*What to do*
Return all lines in the material below that contain "frame".

- - -

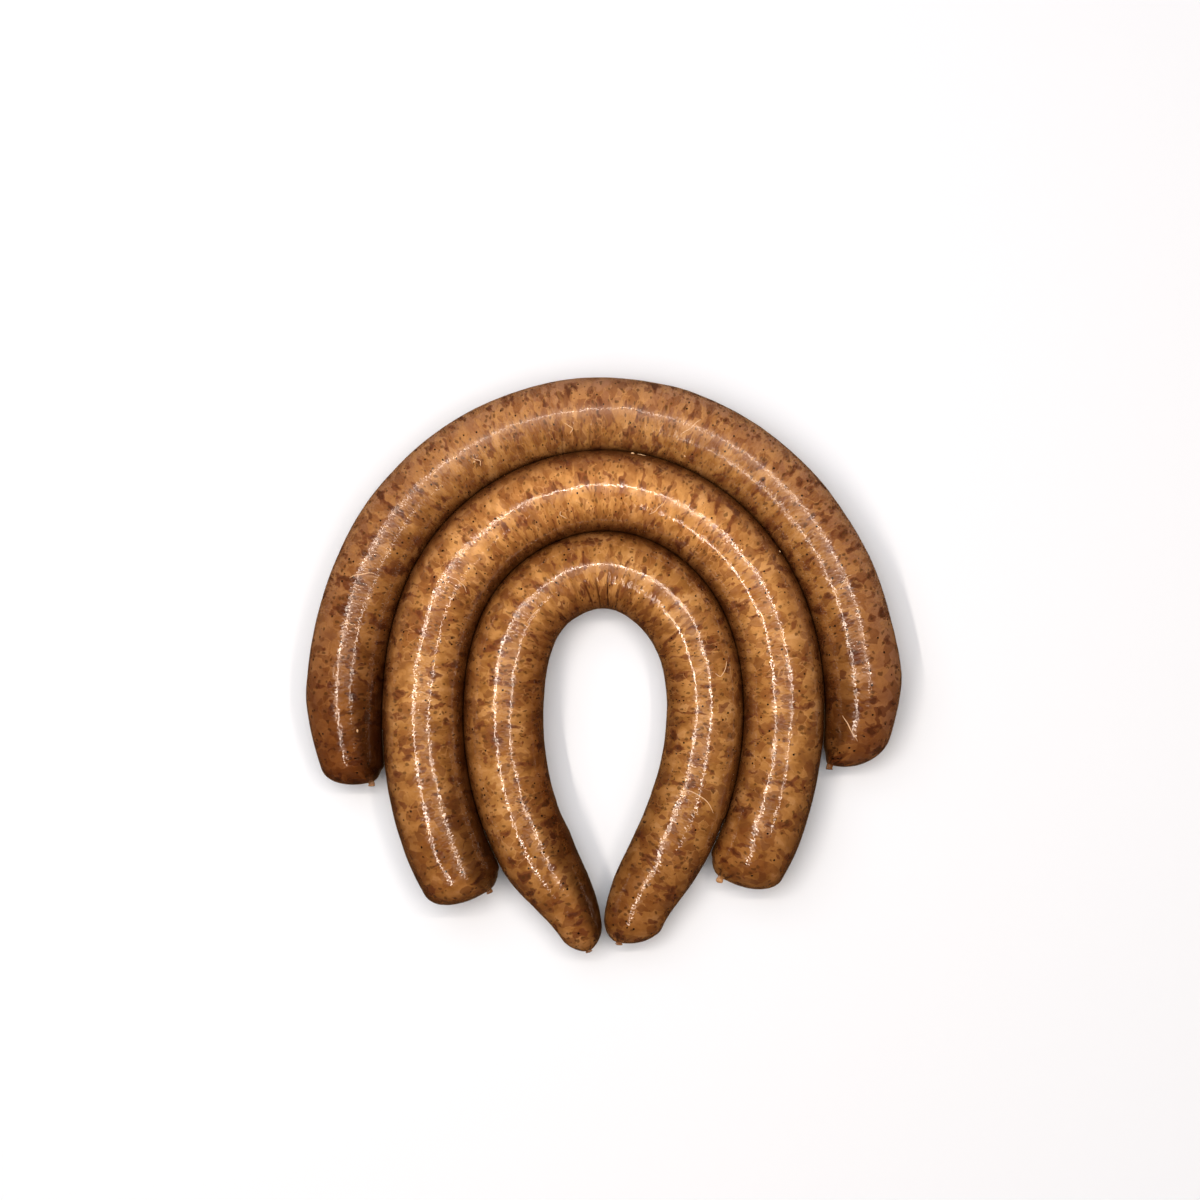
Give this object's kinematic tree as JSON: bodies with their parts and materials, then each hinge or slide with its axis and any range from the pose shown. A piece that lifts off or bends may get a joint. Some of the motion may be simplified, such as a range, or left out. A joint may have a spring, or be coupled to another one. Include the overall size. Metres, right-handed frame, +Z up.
{
  "type": "sausage links",
  "caption": "Smoked sausage links with gathered ends, curved into horseshoes that nest in one another and lie flat, crowns to the back.",
  "frame": {"origin": "centre of the bounding box's bottom face, on the surface that the links lie on", "axes": "+Z up, +Y towards the crowns of the horseshoes, -Y towards the ends, +X to the right seen from above"},
  "size_m": [0.1826, 0.1772, 0.0251],
  "materials": {
    "smoked_casing": "glossy smoked natural casing, golden brown with darker flecks of lean"
  },
  "bodies": {
    "root": {"link_inner": "smoked_casing", "link_middle": "smoked_casing", "link_outer": "smoked_casing"}
  },
  "joints": []
}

- - -

*Answer below*
Give this object's kinematic tree as JSON: bodies with their parts and materials, then each hinge or slide with its axis and any range from the pose shown. A piece that lifts off or bends may get a joint. Some of the motion may be simplified, such as a range, or left out. A joint may have a spring, or be coupled to another one. Include the overall size. Metres, right-handed frame, +Z up.
  "frame": {"origin": "centre of the bounding box's bottom face, on the surface that the links lie on", "axes": "+Z up, +Y towards the crowns of the horseshoes, -Y towards the ends, +X to the right seen from above"},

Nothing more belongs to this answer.